In the past, The New York Times has extensively reported on how the Islamic Republic of Iran regime exploits ambulances for nefarious and distinctly non-medical purposes.
For instance, in November 2019, The Times’ Farnaz Fassihi and Rick Gladstone reported (“Iran Declares Protests Are Over, but the Evidence Suggests Otherwise“):
Iran’s student union said plainclothes agents of the pro-government Basij militia, hiding inside ambulances to evade restrictions on entering campuses, had seized more than 50 students at Tehran University after protests there.
The Basij militia is a branch of the regime’s Islamic Revolutionary Guard Corps (IRGC). In 2022, The Times upped its game in covering the regime’s exploitation of ambulances, reviewing dozens of video clips, geolocating footage of ambulances entering or leaving police stations in multiple locations across the country, and publishing an in-depth, informative article of some 1,450 words: “How Iran’s Security Forces Use Ambulances to Suppress Protests.”
It revealed:
In an interview over an encrypted messaging app, a 37-year-old restaurant worker described seeing ambulances entering university campuses during protests almost every day, and uniformed security forces emerging from them. He works near three major universities in Tehran where he sees daily protests. He also attended other protests and said he saw security forces using ambulances there too. . . .
The use of ambulances to detain people has outraged Iran’s medical community. A video posted on Twitter on Oct. 4 and verified by The Times shows medical workers demonstrating outside Razi University Hospital in Rasht, holding signs that read, “Basiji are not students,” and “Ambulances should be used for transporting patients.”
Another video posted on Twitter on Oct. 21, deliberately blurred to protect the identity of the subjects, shows a demonstration that appears to be at the Mashhad Medical Society building. At the demonstration, a speaker reads from a statement condemning the use of ambulance and medical symbols by security forces: “We would like it to stop in order to gain social trust.”
The Times verified that the room seen in the blurry footage matches archival footage from the Mashhad Medical Society building’s amphitheater. . . .
Aside from protests in Rasht and Mashhad, other members of the medical community have voiced their concerns about the misuse of ambulances. On Oct. 22, the Medical Council of the Islamic Republic of Iran, the licensing and regulatory body for health care professionals, raised concerns about the use of ambulances for nonmedical transport. . . .
“We felt most insecure when we saw police. But we have a new level of fear unlocked. Now we feel the worst pains when we see ambulances,” said one Tehran protester. “And every time we’re stuck in traffic, now the dilemma is, what if there’s a real patient in there? Or what if they’re going to kill us?”

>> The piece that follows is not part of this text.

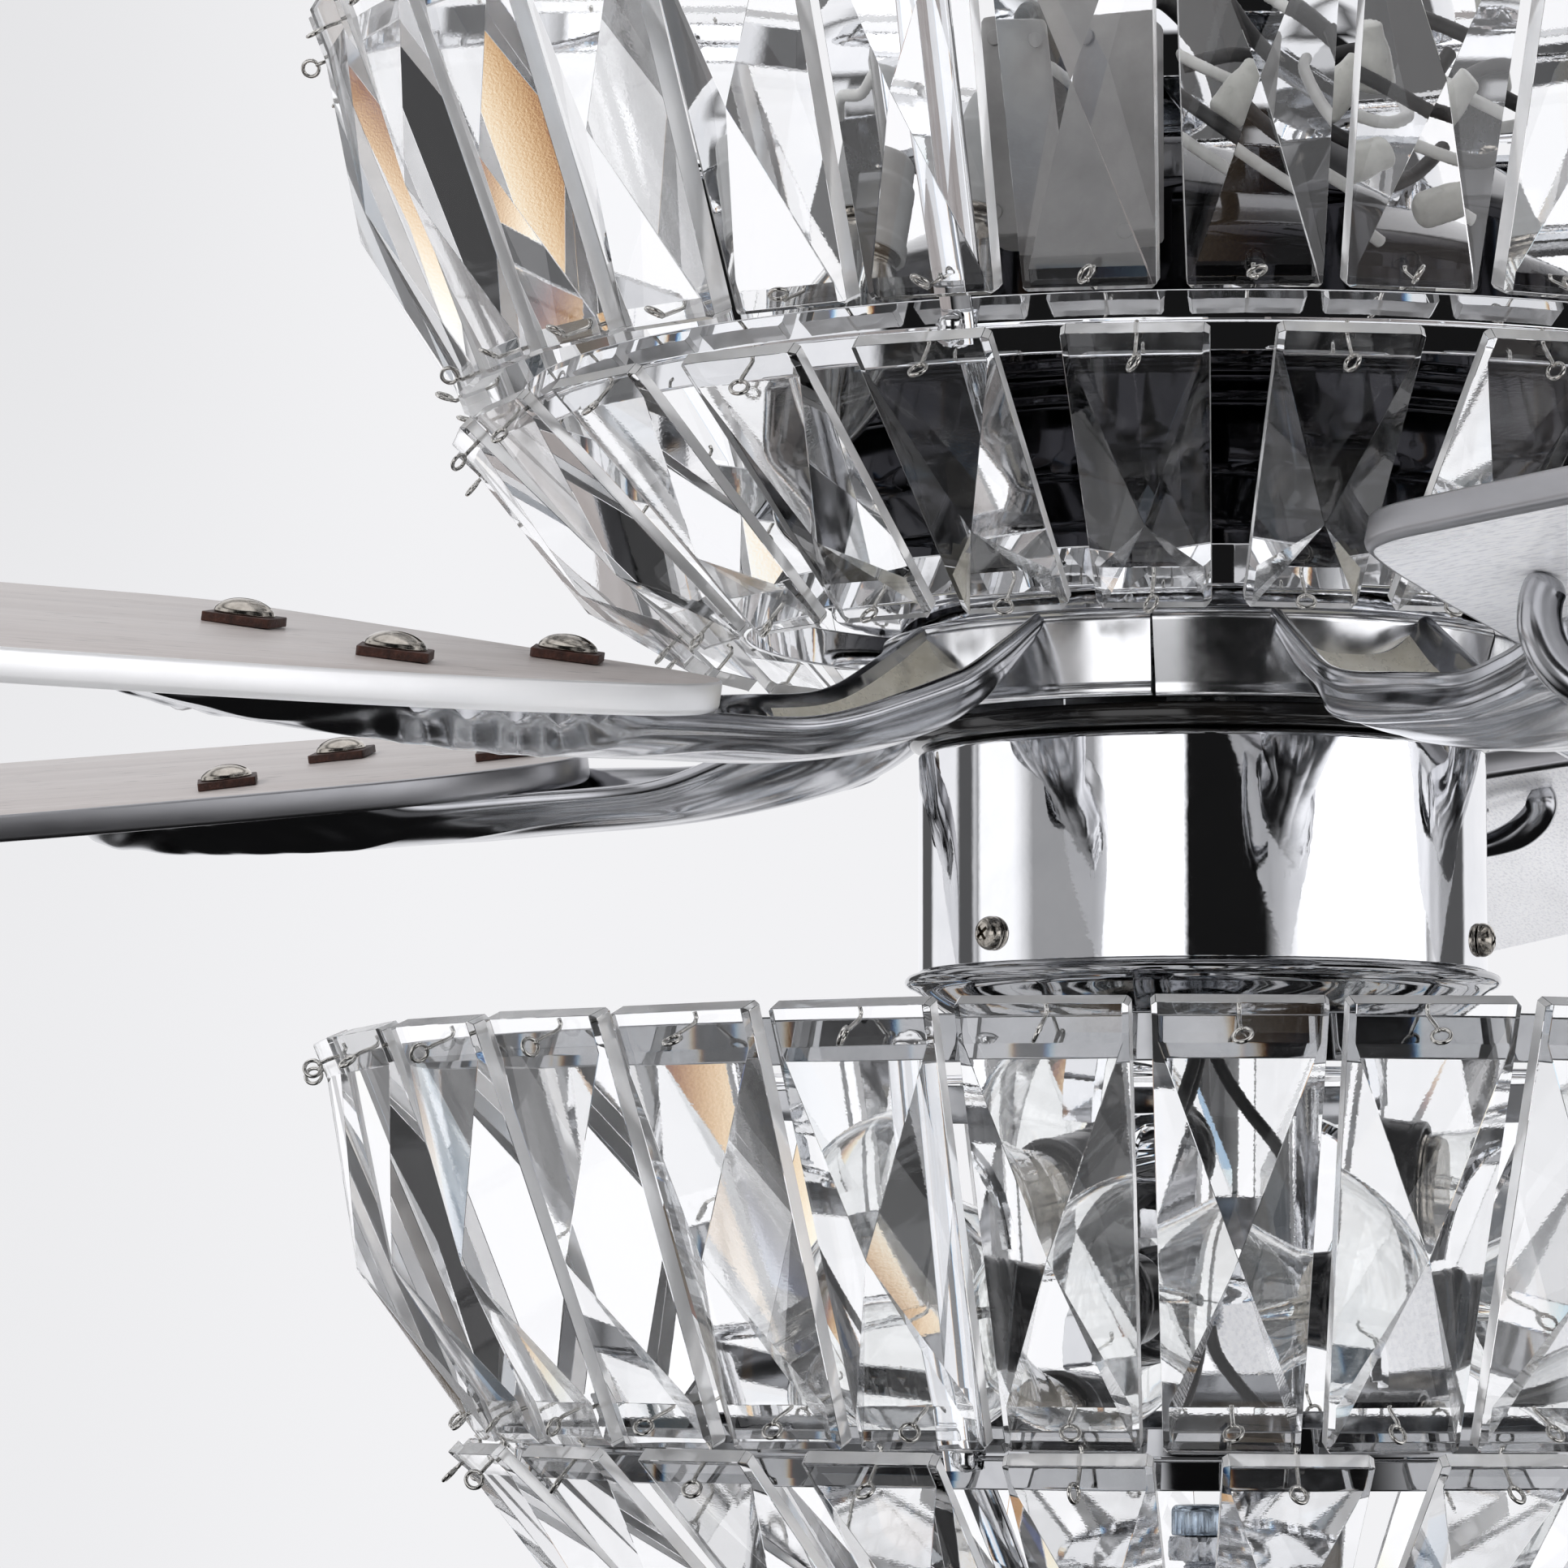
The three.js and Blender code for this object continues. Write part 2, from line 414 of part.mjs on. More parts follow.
function crystals(t, drop) {
  const { A, B, u, n, len } = tierAxes(t, drop);
  const total = len + t.over[0] + t.over[1];
  const at = (s, k) => B.clone().addScaledVector(u, s - t.over[1]).addScaledVector(n, k); // s from the lower edge
  const parts = [];
  const wireR = 0.8;
  for (let i = 0; i < t.n; i++) {
    const az = t.first + (360 / t.n) * i;
    const P = (s, k, x) => {
      const p = at(s, k), et = V(Math.cos(az * D2R), Math.sin(az * D2R), 0);
      return polar(p.x, az, p.y).addScaledVector(et, x);
    };
    const w0 = t.w[1] / 2, w1 = t.w[0] / 2, wm = w0 + (w1 - w0) * t.at;
    const v = [P(0, t.back, -w0), P(0, t.back, w0), P(total, t.back, w1), P(total, t.back, -w1),
      P(0, t.front, -w0), P(0, t.front, w0), P(total, t.front, w1), P(total, t.front, -w1), P(total * t.at, t.apex, 0)];
    const f = [[0, 2, 1], [0, 3, 2], [0, 1, 5], [0, 5, 4], [1, 2, 6], [1, 6, 5], [2, 3, 7], [2, 7, 6], [3, 0, 4], [3, 4, 7],
      [4, 5, 8], [5, 6, 8], [6, 7, 8], [7, 4, 8]];
    const g = new THREE.BufferGeometry();
    g.setAttribute("position", new THREE.Float32BufferAttribute(v.flatMap((p) => [p.x, p.y, p.z]), 3));
    g.setIndex(f.flat());
    parts.push(fix(g));
  }
  // the wire that the crystals are threaded on, straight from one to the next
  const wire = new THREE.LatheGeometry([[A.x - wireR, A.y - wireR], [A.x + wireR, A.y - wireR], [A.x + wireR, A.y + wireR],
    [A.x - wireR, A.y + wireR], [A.x - wireR, A.y - wireR]].map(([r, h]) => new THREE.Vector2(r, h)), t.n);
  wire.rotateX(Math.PI / 2);
  wire.rotateZ(t.first * D2R);
  parts.push(fix(wire));
  return join(parts);
}
// Strip hoop: radius of its inner face, heights, number of sides.
const HOOPS = { top: [190.5, 293, 303, 32], mid: [157.4, 206, 219, 32], low: [105.6, 163, 172, 24] };
const strip = ([r, h0, h1, n], drop) => turned([[r, h0 - drop], [r + 1.5, h0 - drop], [r + 1.5, h1 - drop], [r, h1 - drop]], n);
// Flat rib between two hoops, on their outside.
function rib(az, p, q, wide = 7) {
  const et = V(Math.cos(az * D2R), Math.sin(az * D2R), 0);
  const d = new THREE.Vector2(q[0] - p[0], q[1] - p[1]).normalize(), n = new THREE.Vector2(d.y, -d.x);
  return loft([p, q].map(([r, h]) => [[-wide / 2, -0.8], [wide / 2, -0.8], [wide / 2, 0.8], [-wide / 2, 0.8]].map(([t, k]) =>
    polar(r + n.x * k, az, h + n.y * k).addScaledVector(et, t))));
}
const RIB_AZ = [-18.5, 101.5, 221.5];
function bowlFrame(drop, dropLow, arms, centre, extra = []) {
  const parts = [strip(HOOPS.top, drop), strip(HOOPS.mid, drop), strip(HOOPS.low, dropLow), ...extra];
  RIB_AZ.forEach((a) => {
    parts.push(rib(a, [191, 296 - drop], [158.2, 214 - drop]));
    parts.push(rib(a, [158.2, 208 - drop], [106.4, 166 - dropLow]));
  });
  FRAME_AZ.forEach((a) => parts.push(rib(a, arms[0], arms[1], 10)));
  parts.push(turned(centre, 24));
  return join(parts);
}
piece("upper_frame", bowlFrame(0, 0, [[26, 279], [191, 298]],
  [[15.3, 278.3], [30, 278.3], [30, 279.9], [15.3, 279.9]]), ...CHROME);
piece("lower_frame", bowlFrame(BOWL_DROP, SHORT_DROP, [[14, 62.8], [191, 62.8]],
  [[PIPE_R + GAP, 62], [18, 62], [18, 63.6], [PIPE_R + GAP, 63.6]],
  // the lower bowl's lowest hoop is deeper, with three straps across to the finial pipe
  [turned([[105.6, -76.8], [107.1, -76.8], [107.1, -66], [105.6, -66]], 24), turned([[PIPE_R + GAP, -75], [34, -75], [34, -73.6], [PIPE_R + GAP, -73.6]], 24),
    ...[47, 167, 287].map((a) => rib(a, [30, -74.3], [106.2, -74.3], 9))]), ...CHROME);
piece("upper_crystals_long", crystals(LONG, 0), ...CRYSTAL);
piece("upper_crystals_short", crystals(SHORT, 0), ...CRYSTAL);
piece("lower_crystals_long", crystals({ ...LONG, a: [199.4, 301], b: [165.6, 220.7], over: [4.8, 6.2], at: 0.485, front: 3.2, apex: 15.4, first: 13.3 }, BOWL_DROP), ...CRYSTAL);
piece("lower_crystals_short", crystals({ ...SHORT, over: [1.7, 3.6], first: 6.35 }, SHORT_DROP), ...CRYSTAL);
piece("base_crystals", crystals(BASE, 0), ...CRYSTAL);

// ---------- bottom of the lower bowl ----------
{
  piece("base_cap", turned([[PIPE_R + GAP, -111], [14, -111], [32, -107.5], [44, -103], [44, -101.6],
    [32, -105.8], [14, -109.4], [PIPE_R + GAP, -109.4]], 24), ...CHROME);
  piece("finial_pipe", turned([[PIPE_R, -116], [PIPE_R, -42], [3.2, -42], [3.2, -116]], 16), ...ZINC);
  piece("finial_nut", nut(-50, -44.6), ...ZINC);
  piece("finial", spun([[0, -131], [6, -130], [10, -124], [8, -117.4], [11.5, -115], [11.5, -111.3], [PIPE_R + GAP, -111.3],
    [PIPE_R + GAP, -118], [0, -118]], 16), ...CHROME);
}

// ---------- wiring of the upper bowl ----------
piece("receiver_lead", tube([polar(117, -6.6, 285.4), polar(116.4, -6.4, 288.4), polar(108, -4, 291), polar(92, 1, 285), polar(72, 6, 280.8), polar(56, 5, 280.6), polar(42, 3, 282.6), polar(28, 1, 287), polar(21, 0, 294), polar(20, 0, 306)], 2.2, 6, 14), ...BLACK);

export default fan;
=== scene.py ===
import bpy, bmesh, math, json, random
from math import sin, cos, radians, pi
from mathutils import Vector, Matrix, noise as mnoise

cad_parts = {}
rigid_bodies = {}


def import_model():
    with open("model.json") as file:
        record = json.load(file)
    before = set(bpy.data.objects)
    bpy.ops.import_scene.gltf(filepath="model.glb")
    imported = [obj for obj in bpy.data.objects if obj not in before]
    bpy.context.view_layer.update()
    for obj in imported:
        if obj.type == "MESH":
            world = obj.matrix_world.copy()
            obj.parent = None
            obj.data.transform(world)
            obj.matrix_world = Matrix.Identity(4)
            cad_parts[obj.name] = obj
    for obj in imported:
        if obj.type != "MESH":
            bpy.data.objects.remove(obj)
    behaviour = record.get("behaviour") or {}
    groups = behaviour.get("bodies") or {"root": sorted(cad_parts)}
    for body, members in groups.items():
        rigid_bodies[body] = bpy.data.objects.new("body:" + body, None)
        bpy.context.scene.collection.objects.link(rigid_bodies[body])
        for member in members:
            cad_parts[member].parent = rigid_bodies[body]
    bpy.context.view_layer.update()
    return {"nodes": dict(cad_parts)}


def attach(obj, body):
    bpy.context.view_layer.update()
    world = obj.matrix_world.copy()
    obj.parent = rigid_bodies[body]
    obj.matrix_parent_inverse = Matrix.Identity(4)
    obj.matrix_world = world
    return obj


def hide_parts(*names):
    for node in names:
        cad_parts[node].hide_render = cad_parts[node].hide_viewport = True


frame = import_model()
scene = bpy.context.scene
MM = 0.001
CEIL = 485.0          # heights below are drawn over the camera's level; this brings them under the ceiling
rnd = random.Random(7)


# ------------------------------------------------------------------ helpers
def er_(az):
    a = radians(az)
    return Vector((sin(a), -cos(a), 0))


def et_(az):
    a = radians(az)
    return Vector((cos(a), sin(a), 0))


def pol(r, az, h):
    """A point in millimetres, heights over the datum brought to the row frame."""
    return er_(az) * r + Vector((0, 0, h - CEIL))


def smooth(t):
    t = max(0.0, min(1.0, t))
    return t * t * (3 - 2 * t)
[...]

The Times’ deep interest in the misuse of ambulances in Iran predates its focus on the regime’s suppression of protests, with an August 2019 story (also more than 1000 words) about wealthy citizens hiring out the medical vehicles as a means of circumventing otherwise impenetrable traffic (“Tehran Orders Crackdown As Wealthy Use Ambulances to Beat Traffic“).
Given The Times’ ongoing interest in Iranian ambulance abuse, the paper’s sudden silence on the Islamic Revolutionary Guard Corps’ reported use of the medical transports for military purposes in its war against Israel is deafening.
On June 22, Independent Persian posted on X (formerly Twitter):
The report and images sent to Persian Independent indicate that around 7:00 PM Iran time on Sunday, an ambulance carrying four commanders of the Isfahan Province IRGC was targeted by an Israeli army attack on Shariati Street in Najafabad city. According to this report, all four IRGC commanders and their driver were killed in the incident. Islamic Republic military commanders have a long history of misusing ambulances for military missions or for arresting and suppressing protesting citizens. (Translated from Persian).
Not only did The Times go suddenly mum on Iranian regime ambulance abuse; the paper also published a page-one photograph of a bombed out vehicle which it identified as an ambulance damaged by an Israeli strike in Tehran while failing to note the IRCG’s well-documented history of hiding out in ambulances. The incomplete June 24 caption stated: “A burned ambulance on Monday after Israeli attacks. Iranian leaders were struggling to project normalcy.”
CAMERA researchers were unable to determine definitively whether or not the burned vehicle is an ambulance. It very well may be. Regardless, there’s nothing normal about a country’s security forces usurping ambulances to oppress its own people or prosecute a war against another country which it aims to wipe off the earth. The caption’s failure to note IRGC’s routine exploitation of ambulances is journalistic malpractice.
With research by CAMERA Arabic and Thamar Eilam-Gindin.